The Counterarguments

The strongest objection is that observability platforms already solve this. In some areas, they do. Modern observability and incident platforms are adding AI features quickly, and many will become better at summarization, anomaly detection, alert grouping, operational memory, and workflow automation.

But no vendor automatically knows your real service ownership, your informal escalation practices, your stale runbooks, your regulatory boundaries, your last three painful incidents, or the deployment that everyone knows was risky but never documented properly.

Another objection is that agents will infer the missing context automatically. Sometimes they will infer pieces of it. But operational decisions need trusted sources, not plausible guesses. In incident response, false confidence can be worse than uncertainty.

A third objection is that this sounds like another CMDB project. That warning is useful. The answer is not to build a giant enterprise knowledge graph before doing anything. The answer is to keep context close to live workflows: service catalogs updated from code, ownership from on-call systems, changes from CI/CD, runbooks from actual incident use, and incident memory from postmortems.

The context layer should earn its keep through operational workflows, not exist as a documentation museum.

The Better Question

The wrong question is:

"How do we add AI to infrastructure operations?"

The better question is:

"What operational context would AI need to help us make better decisions during an incident?"

That question changes the work.
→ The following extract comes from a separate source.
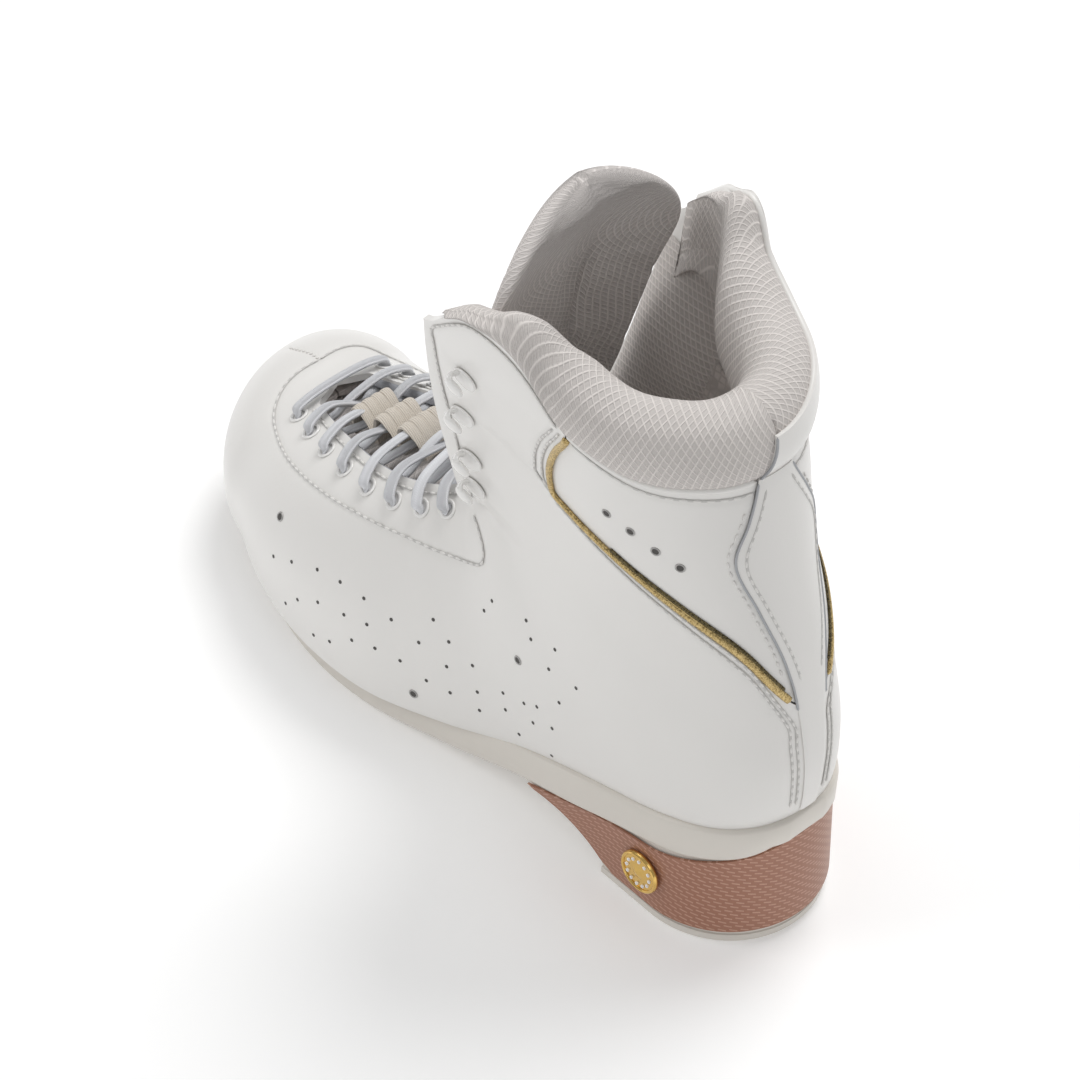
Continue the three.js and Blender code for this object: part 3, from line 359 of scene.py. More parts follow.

It moves the conversation away from generic copilots and toward the actual operating system of modern infrastructure: signals, systems, ownership, changes, memory, governance, and trust.

AI in infrastructure operations will create real value. But the value will not come from models alone. It will come from teams that make operational context clean, current, retrievable, and governed enough for AI to use.

The future of AI Ops is not magic.

It is context, discipline, evidence, and trust.